* Entries shown
* start *
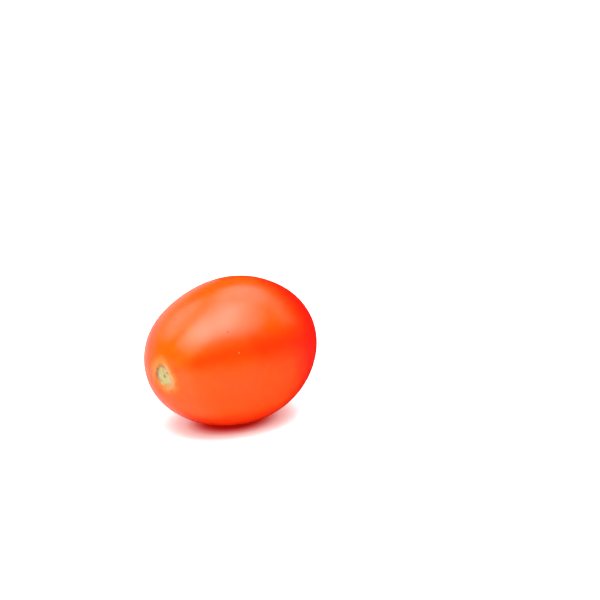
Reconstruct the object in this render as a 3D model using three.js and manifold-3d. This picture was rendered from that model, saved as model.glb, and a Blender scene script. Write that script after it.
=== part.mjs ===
* end *
* start *
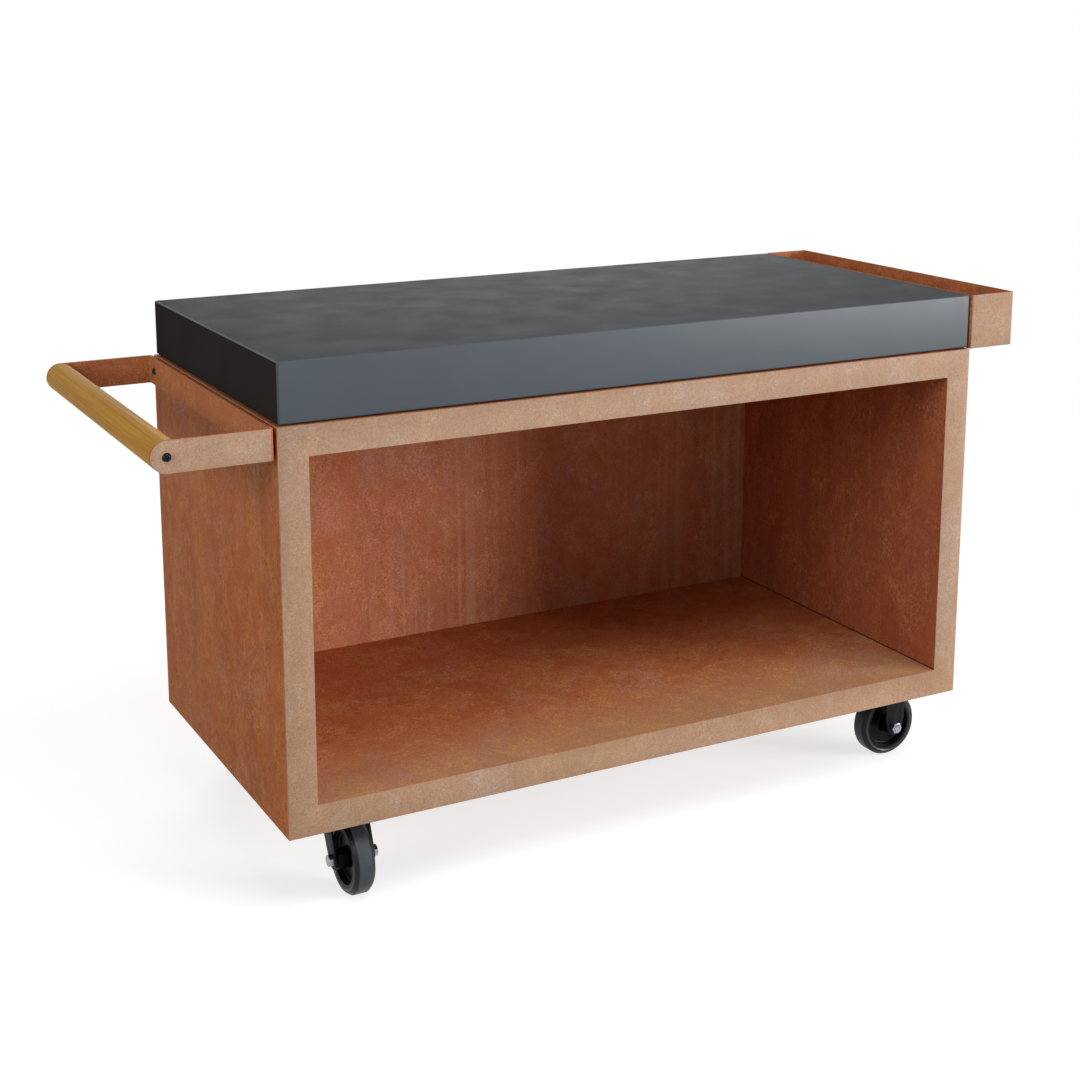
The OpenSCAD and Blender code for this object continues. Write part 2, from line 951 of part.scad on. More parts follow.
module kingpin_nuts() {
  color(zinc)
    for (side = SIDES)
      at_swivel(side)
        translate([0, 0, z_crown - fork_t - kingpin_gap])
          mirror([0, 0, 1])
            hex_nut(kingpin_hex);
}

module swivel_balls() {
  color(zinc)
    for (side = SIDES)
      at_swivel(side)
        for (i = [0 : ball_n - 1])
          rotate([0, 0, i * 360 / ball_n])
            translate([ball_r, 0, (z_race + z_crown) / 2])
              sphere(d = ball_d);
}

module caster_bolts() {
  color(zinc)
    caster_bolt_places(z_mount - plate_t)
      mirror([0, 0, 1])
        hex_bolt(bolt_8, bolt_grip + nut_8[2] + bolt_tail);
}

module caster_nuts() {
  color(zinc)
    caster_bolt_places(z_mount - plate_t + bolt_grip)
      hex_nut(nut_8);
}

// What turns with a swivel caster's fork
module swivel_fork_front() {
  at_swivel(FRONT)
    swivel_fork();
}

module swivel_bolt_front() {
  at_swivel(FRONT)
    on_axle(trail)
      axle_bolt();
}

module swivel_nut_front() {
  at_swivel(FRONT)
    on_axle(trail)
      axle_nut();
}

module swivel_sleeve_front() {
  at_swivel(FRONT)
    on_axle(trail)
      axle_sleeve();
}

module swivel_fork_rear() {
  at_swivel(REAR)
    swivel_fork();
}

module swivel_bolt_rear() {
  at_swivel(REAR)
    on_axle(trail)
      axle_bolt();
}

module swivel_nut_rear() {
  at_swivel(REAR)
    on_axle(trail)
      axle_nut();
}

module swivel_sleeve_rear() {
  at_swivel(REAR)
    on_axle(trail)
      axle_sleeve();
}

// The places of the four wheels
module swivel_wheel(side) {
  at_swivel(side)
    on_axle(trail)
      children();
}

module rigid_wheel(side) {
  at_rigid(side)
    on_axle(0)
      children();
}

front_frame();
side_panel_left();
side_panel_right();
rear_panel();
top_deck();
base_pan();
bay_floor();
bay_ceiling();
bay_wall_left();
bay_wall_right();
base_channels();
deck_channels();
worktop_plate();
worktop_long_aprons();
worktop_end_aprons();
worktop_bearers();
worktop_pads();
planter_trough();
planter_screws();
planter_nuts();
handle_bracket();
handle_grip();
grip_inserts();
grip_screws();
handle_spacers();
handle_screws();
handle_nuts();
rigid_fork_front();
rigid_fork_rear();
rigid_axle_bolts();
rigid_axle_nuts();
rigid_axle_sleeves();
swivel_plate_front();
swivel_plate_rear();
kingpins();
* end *
* Short problem
Which lines of the material contain the string "Blender"? List each of them.

* Final result
Reconstruct the object in this render as a 3D model using three.js and manifold-3d. This picture was rendered from that model, saved as model.glb, and a Blender scene script. Write that script after it.
The OpenSCAD and Blender code for this object continues. Write part 2, from line 951 of part.scad on. More parts follow.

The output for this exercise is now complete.